Muitos colunistas quando se referem a Lula tentam construir a imagem do burro, do ignorante, do que não sabe nada (seja por boa, má ou nenhuma fé). É o zé povinho que o povão “botou lá”, pra desgraça e envergonhamento de nossa preclara “élite”, a mais excelsa e educada que o mundo já teve. Mas essa é uma retórica que não funciona muito quando se trata de ver o presidente do Brasil bem recebido por dirigentes de países europeus ou outros, que essa élite e seus arautos tanto louvam (e eles – os países, quero dizer, têm n razões para serem louvados) apenas para escárnio e espezinhamento do nosso.

Nessa altura então sai de cena o burro e entra o palhaço, o clown, o que não sabe se comportar, o “idéia fora do lugar” (nada a ver com a teoria do Roberto Schwarz sobre o liberalismo novecentista no Brasil). Vamos a alguns exemplos que, para não se transformarem em genéricos, neste caso terão de ser nominados.

1. Na página de 11 de setembro, o Estadão virtual deu destaque para o (sem dúvida importantíssimo!) fato de que o presidente Lula foi à recepção oferecida pelo rei Gustavo e a rainha Sílvia da Suécia de “carruagem”. Conotativamente, o ato protocolar transformou-se em “exagero de pobretão”. A reação foi pronta. Na manhã desse mesmo dia, começaram a pingar os comentários – de gente que se escondia atrás da palavra- remendo de “Anônimo”. Eis alguns: “Os bate-carteiras de Brasília visitam o povo considerado mais honesto do mundo para apresentar o que o Brasil tem de pior: incompetência, ignorância, preguiça, falta de vergonha, desonestidade e falta de visão. Espero que Lula tenha pelo menos aprendido a não jogar lixo no chão, como fez com o papel de bombom no Pará”. Outro, esse diretamente sobre Lula estar numa carruagem: “Será que os arreios não lhe machucaram as costas?”. Ainda outro: “Ele foi puxando a carruagem?”

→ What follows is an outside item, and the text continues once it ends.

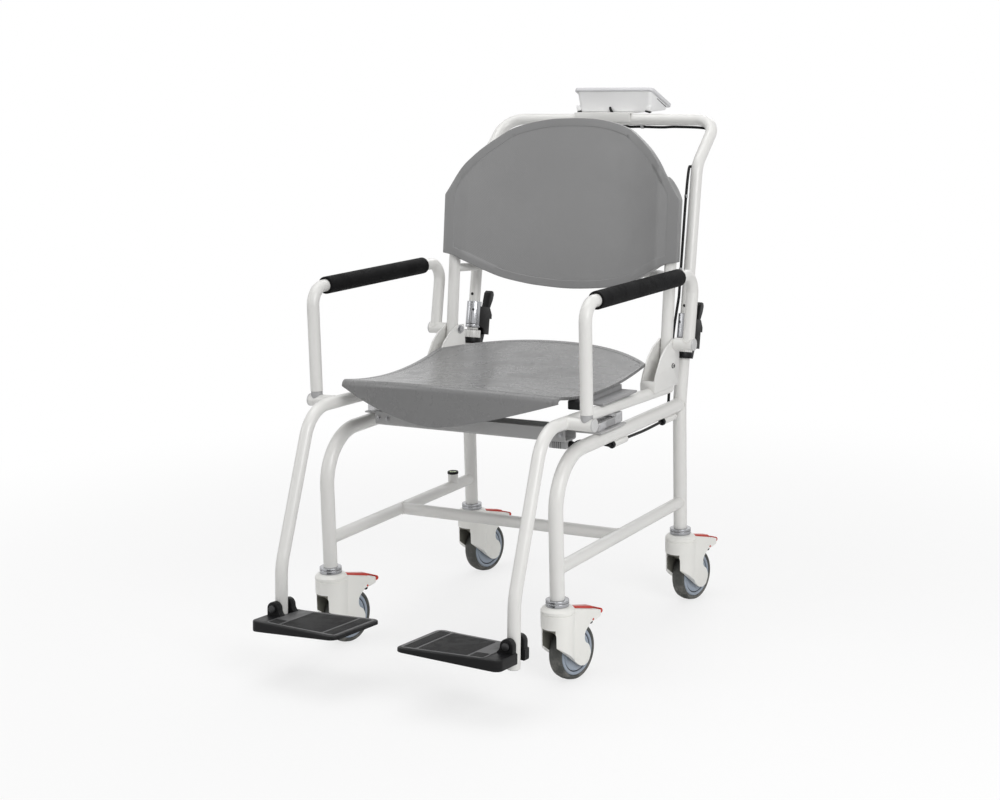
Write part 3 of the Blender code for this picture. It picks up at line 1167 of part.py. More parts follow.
def release_housing(x_sign):
    """Sleeve on the handle tube with a block behind it: ears astride the tongue, the fold pin, a lever slot."""
    outline = [(0, SLEEVE_FOOT + WALL), (HINGE_COLLAR_RADIUS + GAP, SLEEVE_FOOT),
               (PIVOT_SETBACK - TONGUE_NOSE - WALL, HOUSING_FOOT),
               (HOUSING_BACK, HOUSING_FOOT), (HOUSING_BACK, LEVER_PIN_Z - LEVER_HEAD_RADIUS / 2),
               (LEVER_PIN_Y + LEVER_PIN_RADIUS * 2, LEVER_PIN_Z - LEVER_HEAD_RADIUS / 2),
               (LEVER_PIN_Y + LEVER_PIN_RADIUS * 2, LEVER_PIN_Z + LEVER_HEAD_RADIUS / 2),
               (HOUSING_BACK, HOUSING_TOP - WALL), (HOUSING_BACK - WALL, HOUSING_TOP), (0, HOUSING_TOP)]
    block = side_slab(outline, EAR_WIDTH)
    tongue_room = TONGUE_NOSE * 1.55
    length = WHEEL_DIAMETER
    tools = [cylinder(TUBE_RADIUS + GAP * 2, length, (0, 0, 0)),
             box((TONGUE_WIDTH + 4 * GAP, length, length), (0, 0, tongue_room - length / 2)),
             box((LEVER_WIDTH + 2 * GAP, length, length),
                 (0, LEVER_PIN_Y - LEVER_HEAD_RADIUS - WALL + length / 2, 0))]
    for tool in tools:
        cut(block, as_cutter(tool, None))
    fold_pin = cylinder(HINGE_PIN_RADIUS, EAR_WIDTH - WALL, (0, PIVOT_SETBACK, 0), "X", LEG_SIDES)
    lever_pin = cylinder(LEVER_PIN_RADIUS, EAR_WIDTH - WALL, (0, LEVER_PIN_Y, LEVER_PIN_Z), "X", LEG_SIDES)
    join(block, as_cutter(fold_pin, None), as_cutter(lever_pin, None), as_cutter(hinge_sleeve(), None))
    return at_hinge(frozen(block), x_sign)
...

2. O próprio texto da matéria, sem entrar em tamanhas baixarias, acabava chamando o presidente de “garoto propaganda” do etanol. Isso é de uma desfaçatez idêntica á dos comentários dos leitores que se escondiam atrás da covardia de se chamarem “anônimos”. Confunde o cidadão Lula – que qualquer um tem o direito de odiar, apreciar, criticar, elogiar, etc. , do modo como mais achar conveniente, em público (sob o risco da lei) ou em privado, quando em princípio pode se dar ao direito de extravasar – com o presidente que sim, pode ser criticado, etc. , mas não avacalhado.

3. Ainda outra coisa. Diz a advertência da página de comentários do Estadão virtual que “serão rejeitadas mensagens que desrespeitem a lei, apresentem linguagem ou material obsceno ou ofensivo, sejam de origem duvidosa”. E complementa: “A responsabilidade pelos comentários é exclusiva dos respectivos autores”. Mas se a página aceita tais comentários claramente ofensivos e os apresenta como anônimos, ela está implicitamente aceitando-os como seus também, além de pelo anonimato incitar que venham outros de igual teor.

4. Já na Folha de S. Paulo de 11 de setembro, o colunista Vinícius Torres Freire extravasou sua identificação do governante. A presença do presidente na Finlândia, onde cobrou responsabilidades dos Estados Unidos quanto à presente crise financeira mundial, é descrita com a seguinte semântica: “cena triste”, “ordinário vaudeville do oprimido”, “bobices”, “animador de auditório”. Um tom de desprezo acompanha todo o artigo, materializado na idéia de que o que um governante do terceiro mundo deveria mesmo ter feito era ter dado “uma fina e discreta esnobada nos donos do mundo rico”. Algo assim como um verdadeiro “príncipe” saberia fazer. Ao invés disso, a impressão que fica da leitura dessas assacações todas é a de que a nossa “élite” e seus arautos não perdoam ter o povo brasileiro por grande maioria ter enviado para lá o “bobo da corte”, o “palhaço” ao invés de algum dos donos do circo. É triste. Ao mesmo tempo risível.